= What to work on =
Quote the lines that run from the line containing "0.60, 0.32), 0.5)" down to the line containing "cad_parts[node].hide_render = cad_parts[node].hide_viewport". Include both of those lines, reproduce each exactly, and omit everything else.
start Input for this task
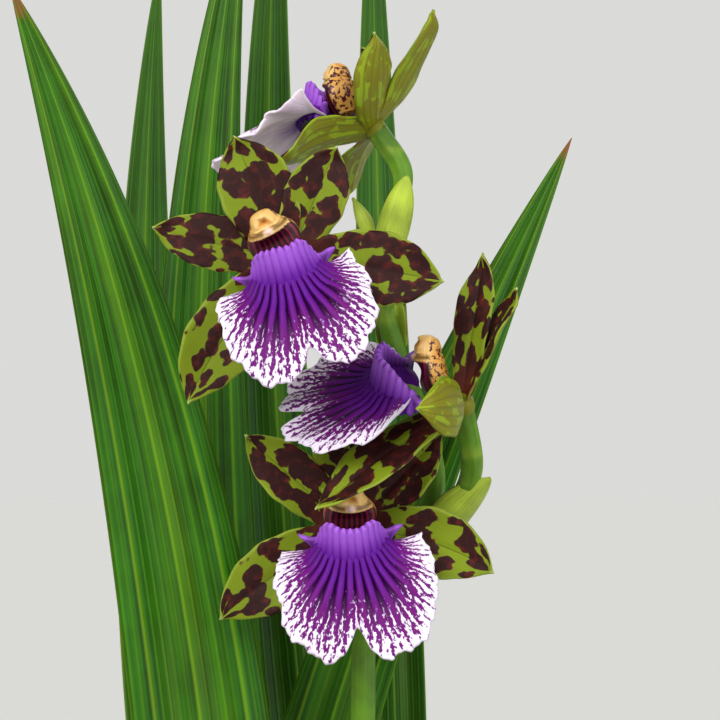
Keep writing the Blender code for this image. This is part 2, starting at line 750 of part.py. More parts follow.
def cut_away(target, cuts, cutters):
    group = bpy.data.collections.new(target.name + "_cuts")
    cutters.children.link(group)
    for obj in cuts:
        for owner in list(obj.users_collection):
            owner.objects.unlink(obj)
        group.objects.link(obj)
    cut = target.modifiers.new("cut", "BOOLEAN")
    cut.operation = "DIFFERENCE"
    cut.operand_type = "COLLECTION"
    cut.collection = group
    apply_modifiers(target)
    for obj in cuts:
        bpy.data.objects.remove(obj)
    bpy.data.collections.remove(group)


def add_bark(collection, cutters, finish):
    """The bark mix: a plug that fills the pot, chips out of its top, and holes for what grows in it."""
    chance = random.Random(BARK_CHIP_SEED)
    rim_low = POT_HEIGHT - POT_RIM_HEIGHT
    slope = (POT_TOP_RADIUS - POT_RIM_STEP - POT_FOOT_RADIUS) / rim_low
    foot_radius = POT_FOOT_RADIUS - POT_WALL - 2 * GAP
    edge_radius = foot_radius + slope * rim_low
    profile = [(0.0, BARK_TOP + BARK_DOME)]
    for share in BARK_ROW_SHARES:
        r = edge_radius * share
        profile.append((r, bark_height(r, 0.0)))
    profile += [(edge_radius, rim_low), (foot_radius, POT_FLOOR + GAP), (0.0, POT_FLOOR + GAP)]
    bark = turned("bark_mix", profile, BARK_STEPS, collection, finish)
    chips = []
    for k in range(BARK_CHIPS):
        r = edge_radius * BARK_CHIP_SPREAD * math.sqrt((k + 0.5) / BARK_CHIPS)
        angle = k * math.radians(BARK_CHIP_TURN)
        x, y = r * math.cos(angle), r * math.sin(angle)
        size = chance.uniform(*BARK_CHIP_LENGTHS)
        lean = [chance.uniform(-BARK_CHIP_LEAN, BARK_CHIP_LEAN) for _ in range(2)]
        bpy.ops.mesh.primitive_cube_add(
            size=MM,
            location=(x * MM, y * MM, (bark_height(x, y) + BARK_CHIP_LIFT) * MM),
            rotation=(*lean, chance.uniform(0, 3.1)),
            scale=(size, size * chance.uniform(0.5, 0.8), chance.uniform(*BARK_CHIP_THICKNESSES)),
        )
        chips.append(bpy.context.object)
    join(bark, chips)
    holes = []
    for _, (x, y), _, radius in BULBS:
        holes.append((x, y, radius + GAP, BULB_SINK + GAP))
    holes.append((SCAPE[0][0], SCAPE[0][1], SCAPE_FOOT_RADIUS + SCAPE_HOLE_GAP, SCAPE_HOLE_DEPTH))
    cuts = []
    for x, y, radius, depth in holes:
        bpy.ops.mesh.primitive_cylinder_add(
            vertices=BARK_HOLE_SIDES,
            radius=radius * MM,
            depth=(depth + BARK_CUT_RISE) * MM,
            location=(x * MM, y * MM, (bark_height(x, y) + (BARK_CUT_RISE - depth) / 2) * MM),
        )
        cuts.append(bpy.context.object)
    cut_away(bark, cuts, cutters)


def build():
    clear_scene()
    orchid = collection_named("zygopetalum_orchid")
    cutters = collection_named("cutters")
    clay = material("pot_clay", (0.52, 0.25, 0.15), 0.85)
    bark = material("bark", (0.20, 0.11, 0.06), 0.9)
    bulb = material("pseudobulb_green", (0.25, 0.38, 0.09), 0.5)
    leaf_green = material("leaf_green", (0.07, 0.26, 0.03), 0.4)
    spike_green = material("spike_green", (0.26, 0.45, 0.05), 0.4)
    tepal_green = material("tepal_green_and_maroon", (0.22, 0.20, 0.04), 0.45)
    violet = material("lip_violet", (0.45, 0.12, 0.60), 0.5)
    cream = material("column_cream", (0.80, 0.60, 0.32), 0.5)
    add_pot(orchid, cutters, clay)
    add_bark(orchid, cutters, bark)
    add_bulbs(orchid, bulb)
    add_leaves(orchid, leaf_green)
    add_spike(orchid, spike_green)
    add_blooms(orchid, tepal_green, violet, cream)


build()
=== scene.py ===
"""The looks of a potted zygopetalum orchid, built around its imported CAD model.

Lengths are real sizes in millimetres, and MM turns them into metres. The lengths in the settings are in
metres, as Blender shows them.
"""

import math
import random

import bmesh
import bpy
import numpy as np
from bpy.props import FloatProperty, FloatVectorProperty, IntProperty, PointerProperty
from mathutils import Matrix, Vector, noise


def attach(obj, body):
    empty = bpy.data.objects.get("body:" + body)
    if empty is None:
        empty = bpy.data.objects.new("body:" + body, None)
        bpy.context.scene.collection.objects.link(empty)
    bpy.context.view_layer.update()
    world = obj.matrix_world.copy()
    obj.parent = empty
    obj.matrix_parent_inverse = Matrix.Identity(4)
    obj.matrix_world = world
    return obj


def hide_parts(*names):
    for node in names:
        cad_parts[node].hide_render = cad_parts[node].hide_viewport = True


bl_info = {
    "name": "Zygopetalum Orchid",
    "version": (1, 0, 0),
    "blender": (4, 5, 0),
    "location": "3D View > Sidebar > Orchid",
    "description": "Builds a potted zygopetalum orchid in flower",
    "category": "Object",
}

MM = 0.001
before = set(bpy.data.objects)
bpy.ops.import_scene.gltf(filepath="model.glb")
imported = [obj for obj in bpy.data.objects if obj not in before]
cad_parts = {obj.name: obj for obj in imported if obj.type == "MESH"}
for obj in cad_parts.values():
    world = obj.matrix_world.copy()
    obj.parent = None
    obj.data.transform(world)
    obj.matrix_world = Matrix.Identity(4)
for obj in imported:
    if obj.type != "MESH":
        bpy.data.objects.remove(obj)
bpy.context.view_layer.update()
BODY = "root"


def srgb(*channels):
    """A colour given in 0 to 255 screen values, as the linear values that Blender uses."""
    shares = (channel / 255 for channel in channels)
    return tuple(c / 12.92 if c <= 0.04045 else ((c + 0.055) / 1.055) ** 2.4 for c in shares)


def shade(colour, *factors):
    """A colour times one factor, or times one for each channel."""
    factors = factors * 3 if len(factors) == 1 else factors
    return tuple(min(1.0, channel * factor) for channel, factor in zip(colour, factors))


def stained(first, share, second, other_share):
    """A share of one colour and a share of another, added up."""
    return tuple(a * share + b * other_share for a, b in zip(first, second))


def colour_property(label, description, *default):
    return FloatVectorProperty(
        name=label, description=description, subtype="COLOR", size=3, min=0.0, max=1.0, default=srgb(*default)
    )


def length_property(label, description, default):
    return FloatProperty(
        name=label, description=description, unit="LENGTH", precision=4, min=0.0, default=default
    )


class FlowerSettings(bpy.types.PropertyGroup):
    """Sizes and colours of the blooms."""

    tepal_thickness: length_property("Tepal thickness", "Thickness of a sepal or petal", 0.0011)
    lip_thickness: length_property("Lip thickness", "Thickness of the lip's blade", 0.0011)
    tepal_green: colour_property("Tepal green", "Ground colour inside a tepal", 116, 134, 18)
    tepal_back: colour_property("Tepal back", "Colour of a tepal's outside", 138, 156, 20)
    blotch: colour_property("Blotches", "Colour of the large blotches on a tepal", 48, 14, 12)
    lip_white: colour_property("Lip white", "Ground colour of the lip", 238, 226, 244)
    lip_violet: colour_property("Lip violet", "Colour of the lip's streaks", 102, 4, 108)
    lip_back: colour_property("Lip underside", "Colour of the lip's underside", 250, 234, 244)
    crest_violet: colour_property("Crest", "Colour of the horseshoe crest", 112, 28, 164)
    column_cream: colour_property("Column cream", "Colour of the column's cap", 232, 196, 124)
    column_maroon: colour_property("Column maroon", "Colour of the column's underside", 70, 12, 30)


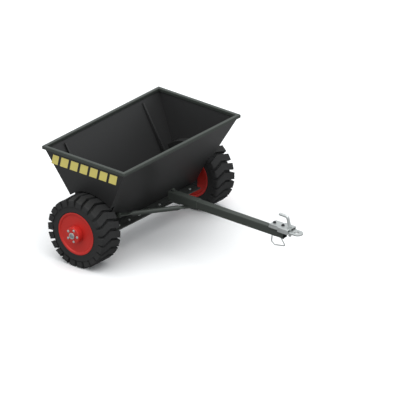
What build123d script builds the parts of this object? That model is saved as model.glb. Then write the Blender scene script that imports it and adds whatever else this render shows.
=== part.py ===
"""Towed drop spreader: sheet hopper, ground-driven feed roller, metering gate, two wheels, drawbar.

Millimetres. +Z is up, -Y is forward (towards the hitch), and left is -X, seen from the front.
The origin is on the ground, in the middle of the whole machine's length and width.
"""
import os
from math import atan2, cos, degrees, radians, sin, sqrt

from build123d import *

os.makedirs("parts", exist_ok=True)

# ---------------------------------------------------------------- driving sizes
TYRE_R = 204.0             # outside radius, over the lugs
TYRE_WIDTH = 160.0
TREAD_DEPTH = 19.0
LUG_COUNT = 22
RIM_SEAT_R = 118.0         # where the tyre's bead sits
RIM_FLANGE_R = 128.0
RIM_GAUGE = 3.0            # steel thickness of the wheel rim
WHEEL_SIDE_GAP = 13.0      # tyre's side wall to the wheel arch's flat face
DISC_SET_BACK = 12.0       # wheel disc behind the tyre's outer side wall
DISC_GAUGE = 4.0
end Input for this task
= Completed exercise =
    cream = material("column_cream", (0.80, 0.60, 0.32), 0.5)
    add_pot(orchid, cutters, clay)
    add_bark(orchid, cutters, bark)
    add_bulbs(orchid, bulb)
    add_leaves(orchid, leaf_green)
    add_spike(orchid, spike_green)
    add_blooms(orchid, tepal_green, violet, cream)


build()
=== scene.py ===
"""The looks of a potted zygopetalum orchid, built around its imported CAD model.

Lengths are real sizes in millimetres, and MM turns them into metres. The lengths in the settings are in
metres, as Blender shows them.
"""

import math
import random

import bmesh
import bpy
import numpy as np
from bpy.props import FloatProperty, FloatVectorProperty, IntProperty, PointerProperty
from mathutils import Matrix, Vector, noise


def attach(obj, body):
    empty = bpy.data.objects.get("body:" + body)
    if empty is None:
        empty = bpy.data.objects.new("body:" + body, None)
        bpy.context.scene.collection.objects.link(empty)
    bpy.context.view_layer.update()
    world = obj.matrix_world.copy()
    obj.parent = empty
    obj.matrix_parent_inverse = Matrix.Identity(4)
    obj.matrix_world = world
    return obj


def hide_parts(*names):
    for node in names:
        cad_parts[node].hide_render = cad_parts[node].hide_viewport = True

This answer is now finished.